In addition to celebrating the Black Diamond Garden Center’s 70-year anniversary in business, the hosts of the company-sponsored Your Midwest Garden Podcasts are adding ink to their resumes. They are bringing their garden knowledge and banter to Sylvania AdVantage readers. The Midwest Gardener, Mike O’Rourke, and his gardener wanna-be, Scott Sandstrom, will offer advice on a wide range of seasonal topics. “People have forgotten the art of gardening for substance. We have learned from our listeners that they want to learn. Helping people to grow their own food teaching them about native plants and learning about medicinal herbs like grandma used to use is most rewarding,” O’Rourke pointed out.

He started working as a carryout at Black Diamond during high school and while at The University of Toledo. During his pursuit of a marketing degree, he was an intern at a local advertising agency where he first met Sandstrom. By chance that ad agency was shooting a commercial for Black Diamond and O’Rourke happened to introduce his new friend to one of the owner’s daughter, Jayne Sullivan, who Sandstrom later married.

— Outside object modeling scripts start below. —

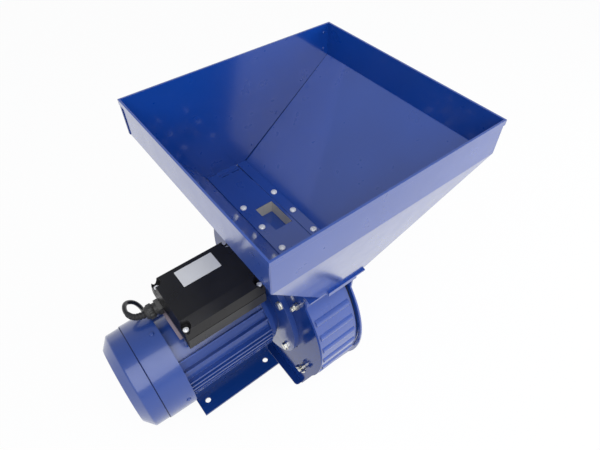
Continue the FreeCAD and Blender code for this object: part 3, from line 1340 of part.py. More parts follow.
def feet():
    """Two pressed feet under the housing rails, and the bolts that hold them."""
    bolts = []
    for label, side in (("near", -1), ("far", 1)):
        owner = new_body("foot_" + label)
        outline = new_sketch(owner, "foot_outline_" + label, "YZ_Plane", "-foot_length / 2")
        web = "(rail_outer + foot_web)"
        corners = [
            ("foot_half", "0"), (web + " - foot_wall", "0"),
            (web + " - foot_wall", "rail_bottom - foot_wall"), ("rail_inner", "rail_bottom - foot_wall"),
            ("rail_inner", "rail_bottom"), (web, "rail_bottom"), (web, "foot_wall"),
            ("foot_half", "foot_wall"),
        ]
        polygon(outline, [("%d * (%s)" % (side, level), upright) for level, upright in corners])
        pad(owner, "foot_pad_" + label, outline, "foot_length")
        holes = new_sketch(owner, "foot_holes_" + label, "XY_Plane", "0")
        for end in (-1, 1):
            circle(holes, ("%d * foot_hole_x / 2" % end, "%d * foot_hole_y / 2" % side), "foot_hole")
        pocket(owner, "foot_hole_cut_" + label, holes, "foot_wall", reverse=True)
        upper = new_sketch(owner, "foot_bolt_holes_" + label, "XY_Plane", "rail_bottom")
        for centre in rail_bolt_places(side):
            circle(upper, centre, "rail_bolt_radius + bore_play")
        pocket(owner, "foot_bolt_cut_" + label, upper, "foot_wall")
        keep(owner, "motor_foot_" + label)
        for end, centre in enumerate(rail_bolt_places(side)):
            low = "rail_bottom - foot_wall"
            head = hexagon("foot_bolt_head_%s_%d" % (label, end), centre + (low + " - 4",), "z", "10", "4")
            shank = rod("foot_bolt_shank_%s_%d" % (label, end), centre + (low,), "z",
                        "rail_bolt_radius", "rail_bolt_length")
            bolts.append(fuse("foot_bolt_%s_%d" % (label, end), [head, shank]))
    keep(group("foot_bolt_set", bolts), "foot_bolts")


# Capacitor box

BOX_X = "box_length / 2 - box_start"
GLAND_HEIGHT = "box_seat + gland_rise"


def box_screw_places():
    """Places of the four cover screws."""
    return [
        ("%s + %d * box_screw_x / 2" % (BOX_X, end), "%d * box_screw_y / 2" % side)
        for end in (-1, 1)
        for side in (-1, 1)
    ]


def box_shell(name, low, high, shrink_low, shrink_high, wall="0"):
    """A drafted block centred on the box, less a wall all round."""
    def corner(shrink, sign):
        return ("%s %s (box_length / 2 - (%s) - (%s))" % (BOX_X, sign, shrink, wall),
                "%s(box_half - (%s) - (%s))" % (sign, shrink, wall))
    return taper(name, corner(shrink_low, "-") + (low,), corner(shrink_low, "+") + (high,),
                 corner(shrink_high, "-"), corner(shrink_high, "+"))


def box_plan():
    """The box's rounded plan, as a tall prism that trims its corners."""
    owner = new_body("box_plan")
    outline = new_sketch(owner, "box_plan_outline", "XY_Plane", "box_seat")
    rectangle(outline, ("-box_start", "-box_half"), ("box_length - box_start", "box_half"))
    prism = pad(owner, "box_plan_pad", outline, "box_top - box_seat")
    round_edges(owner, "box_plan_corners", prism, "box_corner",
                lambda edge, middle: abs(edge.tangentAt(edge.FirstParameter).z) > 0.9)
    return owner


def lid_wedge(name, drop, lean):
    """What the sloped near edge of the cover takes off, lowered by drop."""
    owner = new_body(name)
    outline = new_sketch(owner, name + "_outline", "YZ_Plane", "-box_start - 1")
    edge = "box_half - %s" % lean
    top = "box_top - (%s)" % drop
    outside = "-(%s) - cut_margin" % edge
    polygon(outline, [
        ("lid_slope - (%s)" % edge, top), (outside, top),
        (outside, "%s - lid_drop * (lid_slope + cut_margin) / lid_slope" % top),
    ])
    pad(owner, name + "_pad", outline, "box_length + 2")
    return owner


def terminal_box():
    """Box base, gasket, cover and cover screws."""
    lean = "(box_top - box_joint) * tan(box_draft)"
    plan = box_plan()
    base = box_shell("base_outer", "box_seat", "box_joint - box_gasket", "2", "0")
    hollow = box_shell("base_inner", "box_seat + box_wall", "box_joint", "2", "0", "box_wall")
    bosses = []
    for number, (place_x, place_y) in enumerate(box_screw_places()):
        bosses.append(rod("boss_%d" % number, (place_x, place_y, "box_seat"), "z", "6",
                          "box_joint - box_gasket - box_seat"))
    entry = rod("gland_entry", ("-box_start - 1", "gland_y", GLAND_HEIGHT), "x",
                "gland_radius - gland_wall", "box_wall + cut_margin")
    shell = fuse("base_shell", [cut("base_hollow", base, hollow)] + bosses)
    outer_limit = box_shell("base_limit", "box_seat", "box_joint - box_gasket", "2", "0")
    trimmed = common("base_trimmed", [shell, outer_limit, plan])
    keep(cut("base_done", trimmed, entry), "box_base")

    ring = box_shell("gasket_ring", "box_joint - box_gasket", "box_joint", "1", "1")
    opening = box_shell("gasket_opening", "box_joint - 2 * box_gasket", "box_joint + 1", "1", "1",
                        "box_wall")
    keep(common("box_gasket_trimmed", [cut("box_gasket_cut", ring, opening), plan]), "box_gasket")

    cover = box_shell("cover_outer", "box_joint", "box_top", "0", lean)
    room = box_shell("cover_inner", "box_joint - 1", "box_top - box_wall", "0", lean, "box_wall")
    inside = cut("cover_room", room, lid_wedge("lid_wedge_inner", "box_wall", lean))
    recesses = []
    for number, (place_x, place_y) in enumerate(box_screw_places()):
        recesses.append(rod("recess_%d" % number, (place_x, place_y, "recess_height"), "z",
                            "recess_radius", "box_top"))
        recesses.append(rod("cover_bore_%d" % number, (place_x, place_y, "box_joint - 1"), "z", "2.3",
                            "box_top"))
    limit = cut("cover_limit_sloped", box_shell("cover_limit", "box_joint", "box_top", "0", lean),
                lid_wedge("lid_wedge_outer", "0", lean))
    wells = fuse("cover_wells", [
        rod("well_%d" % number, (place_x, place_y, "box_joint"), "z", "recess_radius + 2",
            "box_top - box_joint")
        for number, (place_x, place_y) in enumerate(box_screw_places())
    ])
    solid = fuse("cover_solid", [cut("cover_hollow", cover, inside), wells])
    trimmed = common("cover_trimmed", [solid, limit, plan])
    keep(cut("cover_done", trimmed, fuse("cover_recesses", recesses)), "box_cover")

    screws = []
    for number, (place_x, place_y) in enumerate(box_screw_places()):
        shank = rod("box_screw_shank_%d" % number, (place_x, place_y, "box_joint - box_gasket"), "z",
                    "2", "recess_height - box_joint + box_gasket")
        head = cone("box_screw_head_%d" % number, (place_x, place_y, "recess_height"), "z",
                    "4.6", "3.4", "3")
        screws.append(fuse("box_screw_%d" % number, [shank, head]))
    keep(group("box_screw_set", screws), "box_screws")


def box_contents():
    """Capacitor and terminal block inside the box."""
    shelf = "box_seat + box_wall"
    can = rod("can", (BOX_X + " - can_start", "16", shelf + " + capacitor_radius"), "x",
              "capacitor_radius", "can_length")
    tab_start = BOX_X + " - can_start + can_length"
    tabs = [
        block("can_tab_%d" % number,
              (tab_start, "%d" % level, shelf + " + capacitor_radius - can_tab_half"),
              (tab_start + " + can_tab", "%d" % (level + 1), shelf + " + capacitor_radius + can_tab_half"))
        for number, level in enumerate((8, 24))
    ]
    keep(fuse("capacitor_body", [can] + tabs), "capacitor")
    base = block("terminal_base", (BOX_X + " - 40", "-42", shelf), (BOX_X + " + 30", "-20", shelf + " + 12"))
    posts = [
        rod("terminal_post_%d" % number, (BOX_X + " + %d" % (14 * number - 34), "-31", shelf + " + 12"),
            "z", "3.5", "6")
        for number in range(5)
    ]
    keep(fuse("terminal_body", [base] + posts), "terminal_block")


def cable_gland():
    """Cable gland in the rear wall of the box."""
    bore = "cord_radius + bore_play"
    wall = "-box_start"
    end = wall + " - gland_length"
    at = (end, "gland_y", GLAND_HEIGHT)
    neck = rod("gland_neck", at, "x", "gland_radius - gland_skin", "gland_length")
    collar = hexagon("gland_collar", (wall + " - gland_collar", "gland_y", GLAND_HEIGHT), "x",
                     "2 * gland_radius + gland_wall", "gland_collar")
    hole = rod("gland_bore", (end + " - 1", "gland_y", GLAND_HEIGHT), "x", bore, "gland_length + 2")
    keep(cut("gland_cut", fuse("gland_outer", [neck, collar]), hole), "cable_gland")
    cap_end = end + " - 2"
    cap = fuse("gland_cap_outer", [
        hexagon("gland_cap_hex", (end + " + 3", "gland_y", GLAND_HEIGHT), "x", "2 * gland_radius + 2", "9"),
        cone("gland_cap_nose", (cap_end, "gland_y", GLAND_HEIGHT), "x", "gland_radius - 2",
             "gland_radius", "5"),
    ])
    inner_bore = rod("gland_cap_bore", (end, "gland_y", GLAND_HEIGHT), "x", "gland_radius - gland_skin",
                     "gland_cap_bore")
    mouth = rod("gland_cap_mouth", (cap_end + " - 1", "gland_y", GLAND_HEIGHT), "x", bore, "4")
    keep(cut("gland_cap_cut", cap, fuse("gland_cap_hollow", [inner_bore, mouth])), "gland_nut")


# Supply cord

def cord_path(points):
    """Straight runs joined by tangent arcs, each as large as its two runs allow."""
    share = 0.45
    edges = []
    radii = []
    start = points[0]
    for before, corner, after in zip(points, points[1:], points[2:]):
        way_in = (corner - before).normalize()
        way_out = (after - corner).normalize()
        turn = way_in.getAngle(way_out)
        reach = share * min((corner - before).Length, (after - corner).Length)
        radius = reach / math.tan(turn / 2)
        first = corner - way_in * reach
        last = corner + way_out * reach
        towards = (way_out - way_in).normalize()
        centre = corner + towards * (radius / math.cos(turn / 2))
        middle = centre - towards * radius
        edges.append(Part.LineSegment(start, first).toShape())
        edges.append(Part.Arc(first, middle, last).toShape())
        radii.append(radius)
        start = last
    edges.append(Part.LineSegment(start, points[-1]).toShape())
    return Part.Wire(edges), radii


def plug():
    """A two pin plug resting on top of the coil."""
    middle = DISCHARGE + " + coil_height + gate_play + plug_width / 2"
    level = "coil_y - coil_radius + coil_width - plug_offset"
    start = "coil_x - plug_length / 2"
    body = rod("plug_body", (start, level, middle), "x", "plug_width / 2", "plug_length")
    sleeve = cone("plug_sleeve", (start + " - 16", level, middle), "x", "cord_radius + 1",
                  "plug_width / 2 - 2", "16")
    pins = [
        rod("plug_pin_%d" % number, (start + " + plug_length", "%s + %s" % (level, offset), middle), "x",
            "2.4", "17")
        for number, offset in enumerate((-9.5, 9.5))
    ]
    return fuse("plug_whole", [body, sleeve] + pins)


def cord():
    """The cord's tube, its coil and its plug, lying behind the machine."""
    points = [FreeCAD.Vector(*point) for point in CORD_ROUTE]
    path, radii = cord_path(points)
    print("cord radii", [round(radius, 1) for radius in radii])
    way = points[1] - points[0]
    section = Part.Wire(Part.makeCircle(size("cord_radius"), points[0], way))
    tube_shape = path.makePipeShell([section], True, False)
    expected = math.pi * size("cord_radius") ** 2 * path.Length
    print("cord length %.1f volume ratio %.4f" % (path.Length, tube_shape.Volume / expected))
    tube = doc.addObject("Part::Feature", "cord_tube")
    tube.Shape = tube_shape
    keep(tube, "power_cord")

    ground = DISCHARGE
    inner = "coil_radius - coil_width"
    coil = turned("coil_ring", [[
        ("0", inner + " + coil_edge"), ("coil_edge", inner),
        ("coil_height - coil_edge", inner), ("coil_height", inner + " + coil_edge"),
        ("coil_height", "coil_radius - coil_edge"), ("coil_height - coil_edge", "coil_radius"),
        ("coil_edge", "coil_radius"), ("0", "coil_radius - coil_edge"),
    ]])
    coil.Placement = FreeCAD.Placement(FreeCAD.Vector(), FreeCAD.Rotation(FreeCAD.Vector(0, 1, 0), -90))
    keep(place(coil, ("coil_x", "coil_y", ground)), "cord_coil")
    keep(plug(), "mains_plug")


def build():
    """Make every piece."""
    fill_sheet()
    hopper()
    seam_rivets()
    floor_screws()
    seat_and_gate()
    chamber_plates()
    drum_shells()
    screen()
    fasteners()
    rotor_discs()
    hammers()
    shaft_line()
    motor_housing()
    end_bells()
    stator()
    fan_cowl()
    cowl_screws()
    cooling_fan()
    feet()
    terminal_box()
    box_contents()
    cable_gland()
    cord()
    doc.recompute()


def check():
    """Stop if anything failed to build."""
    faults = []
    for thing in doc.Objects:
        if "Invalid" in thing.State or "Error" in thing.State:
            faults.append("%s (%s) %s" % (thing.Name, thing.Label, thing.State))
    for thing in pieces:
        if thing.Shape.isNull() or not thing.Shape.isValid() or not thing.Shape.Solids:
            faults.append("%s has no sound shape" % thing.Label)
    if faults:
        raise RuntimeError("; ".join(faults))


def write():
    """Write each piece to its own file."""
    os.makedirs("parts", exist_ok=True)
    for thing in pieces:
        thing.Shape.exportStep("parts/%s.step" % thing.Label)


build()
check()
write()
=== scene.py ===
import bpy
import bmesh
import math
from mathutils import Matrix, Vector


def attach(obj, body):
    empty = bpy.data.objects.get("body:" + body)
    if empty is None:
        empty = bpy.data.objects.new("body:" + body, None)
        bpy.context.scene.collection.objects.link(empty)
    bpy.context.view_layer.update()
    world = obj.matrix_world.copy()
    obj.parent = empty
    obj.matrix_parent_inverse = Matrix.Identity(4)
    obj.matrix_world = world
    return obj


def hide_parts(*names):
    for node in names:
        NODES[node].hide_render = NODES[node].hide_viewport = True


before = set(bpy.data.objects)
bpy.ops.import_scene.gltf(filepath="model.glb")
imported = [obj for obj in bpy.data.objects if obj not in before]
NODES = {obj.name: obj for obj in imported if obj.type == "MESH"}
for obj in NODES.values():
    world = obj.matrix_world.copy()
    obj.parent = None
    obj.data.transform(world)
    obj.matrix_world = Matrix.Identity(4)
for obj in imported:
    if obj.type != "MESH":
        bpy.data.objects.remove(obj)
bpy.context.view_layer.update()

MM = 0.001


# Camera

CAMERA_PLACE = (-0.1343, -0.4299, 0.8384)
CAMERA_RIGHT = (0.7877, -0.6161, 0.0)
CAMERA_FORWARD = (0.4115, 0.5267, -0.7439)
CAMERA_LENS = 28.05
CAMERA_SENSOR = 36
CAMERA_REACH = (0.02, 60)


def camera():
    """The photograph's viewpoint, solved from the hopper rim and the motor."""
    data = bpy.data.cameras.new("photo_camera")
    data.lens = CAMERA_LENS
    data.sensor_width = CAMERA_SENSOR
    data.clip_start, data.clip_end = CAMERA_REACH
    view = bpy.data.objects.new("photo_camera", data)
    right = Vector(CAMERA_RIGHT).normalized()
    forward = Vector(CAMERA_FORWARD).normalized()
    up = right.cross(forward)
    turn = Matrix((right, up, -forward)).transposed().to_4x4()
    view.matrix_world = Matrix.Translation(CAMERA_PLACE) @ turn
    bpy.context.collection.objects.link(view)
    bpy.context.scene.camera = view


# Material building: noise scales are per metre, bump heights in metres

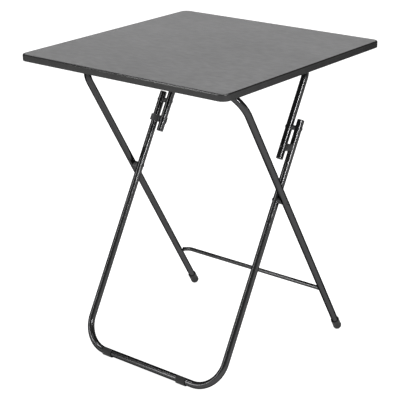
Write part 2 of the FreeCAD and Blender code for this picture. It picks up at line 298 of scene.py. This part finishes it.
def fibres(wire):
    chips = wire.noise(wire.stretched((1.0, 1.0, 6.0)), 260.0, 6.0)
    colour = wire.between(chips, (0.10, 0.075, 0.05), (0.22, 0.17, 0.11))
    return {"Base Color": colour, "Roughness": 0.8 + 0.15 * chips}, chips


def paper(wire):
    fibre = wire.noise(wire.stretched((1.0, 3.0, 1.0)), 420.0, 5.0)
    cloud = wire.noise(wire.stretched(), 14.0, 3.0)
    colour = wire.between(0.5 * fibre + 0.5 * cloud, (0.045, 0.045, 0.047), (0.085, 0.085, 0.088))
    return {"Base Color": colour, "Roughness": 0.62 + 0.2 * fibre}, fibre


def dress(node, material):
    """Gives a carried-over piece its finish."""
    for slot in frame["nodes"][node].material_slots:
        slot.material = material


dress("top_core_board", finish("fibreboard", fibres, {}, 0.0001))
dress("top_backing_sheet", finish("backing_paper", paper, {}, 0.00004))

# ---------------------------------------------------------------------------------------
# Hinge cradles: moulded plastic blocks under the board. A half-round groove in each one
# lets the frame's top bar turn.
# ---------------------------------------------------------------------------------------

SIDES = {"left": -1, "right": 1}
moulded_plastic = finish(
    "moulded_plastic",
    pebbled((0.014, 0.014, 0.015), (0.028, 0.028, 0.029), 0.5),
    {"Specular IOR Level": 0.45},
    0.00004,
)


def modify(piece, kind, **settings):
    """Shapes the active piece with one modifier."""
    modifier = piece.modifiers.new("shaping", kind)
    for name, value in settings.items():
        setattr(modifier, name, value)
    bpy.ops.object.modifier_apply(modifier=modifier.name)


def eased_copy(node, name, width):
    """A piece with the shape of a CAD node and its sharp edges rounded over."""
    piece = frame["nodes"][node].copy()
    piece.data = piece.data.copy()
    for key in [key for key in piece.keys() if key.startswith("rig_")]:
        del piece[key]
    piece.parent = None
    piece.name = name
    bpy.context.scene.collection.objects.link(piece)
    take(piece)
    bpy.ops.object.mode_set(mode="EDIT")
    bpy.ops.mesh.select_all(action="SELECT")
    bpy.ops.mesh.remove_doubles(threshold=0.000002)
    bpy.ops.mesh.customdata_custom_splitnormals_clear()
    bpy.ops.mesh.dissolve_limited(angle_limit=math.radians(1.0))
    bpy.ops.object.mode_set(mode="OBJECT")
    modify(piece, "BEVEL", width=width, segments=3, limit_method="ANGLE", angle_limit=math.radians(32.0))
    return piece


def replace_eased(node, name, width, body, material):
    """Puts an eased copy of a CAD node in the node's place."""
    piece = done(eased_copy(node, name, width), body, material)
    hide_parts(node)


moulded_ease = 0.0006
for hinge in ("outer", "link"):
    for side in SIDES:
        replace_eased(
            f"{hinge}_hinge_cradle_{side}",
            f"{hinge}_cradle_block_{side}",
            moulded_ease,
            "tabletop",
            moulded_plastic,
        )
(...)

After graduation O’Rourke, with his BA in broadcast communications/marketing, continued at Black Diamond where he eventually was named a store manager of the Toledo and then Perrysburg locations until his retirement. During his career, O’Rourke was educated in Horticulture, Agriculture, Turf Management, Integrated Pest Management, and more through Black Diamond Incorporated at Michigan State and Ohio State universities. This accumulated knowledge was shared on the airways as Mike O’Rourke became The Garden Guy and appeared on WTOL Channel 11 on Saturday mornings from 1993-1999; WB TV5 from 1999-2003; and Fox Toledo 36, from 2003 – 2010.
Sandstrom has been in the TV production business for 37 years, mostly as a video editor and cameraman. “For the past seven years, I have been a full-time freelancer specializing in sports audio. I had been a weekend warrior for sports audio since the start, working for many major networks and some really exciting sports events. ‘Live’ events are just more exciting to work than editing. It was great until COVID happened, and all these events went away when the sports world stopped. During that 18-month downtime, I started working at Black Diamond helping out as needed due to the pandemic. However, I wanted to keep my audio skills sharp, so I asked Mike if he would host a podcast that I wanted to produce for the garden center. We had done TV, radio, and even Facebook Live productions together, so why not try podcasting? I had most of the gear and obviously, I had a lot of time on my hands. It was a win/win for Black Diamond and for me, and on March 9, 2020, our first episode hit the internet!” Sandstrom related.
According to the two, the podcast is a casual conversation about gardening in the Midwest with the Garden Guy, Mike O’Rourke, and Rookie Gardener, Scott Sandstrom. “Mike has been in the gardening and lawn service business forever and is the expert for the area. We shy away from the big horticulture words for plants and flowers, keeping the stories easy to follow, very much like neighbors talking across the fence. Basically, the listener is learning along with Rookie Gardener me, because I am not afraid to ask basic questions on-air,” Sandstrom pointed out.
This past month started the fourth season of Your Midwest Garden Podcast. Sandstrom was not “on air” with O’Rourke at first, but joined on the seventh show to introduce questions from listeners. The part-time show has a niche and has managed to have over 26,000 downloads since the start. The hosts often interview experts, who lend their advice to the audience. “The gardening community is very friendly and our interviews always go long, because once a gardener starts talking only sundown can stop them,” Sandstrom offered. “Mike and I are excited about sharing our educational banter in print, a first for us!”
About Black Diamond
What is known as Black Diamond Garden Center originally was a coal company that B.W. Sullivan owned. The train tracks that, until recently, crossed Tremainsville Road brought trains that stopped at Black Diamond to drop off coal. Post-war, as gas replaced coal for heating and cooking, second-generation Sullivans, Dan and Jerry, started slowly transforming the business into a garden center.
By 1953 this had become a very popular business in the area and brought in customers from around the area. After a number of years, Black Diamond also added a florist and landscape division.
The florist division was sold off in 1965 to one of the Black Diamond part-time florists, Ken Cappelletty, who created Ken’s flowers. At about that time, Dan Sullivan developed the lawn service, including lawn and tree fertilization programs.
In November of 2005, Black Diamond started construction of their second garden center in Perrysburg, off Eckel Junction Road. The family tree has grown and the fourth generation of the Sullivan family is running and or working at the stores located at 1964 Tremainsville Rd. and 12320 Eckel Junction Rd. in Perrysburg.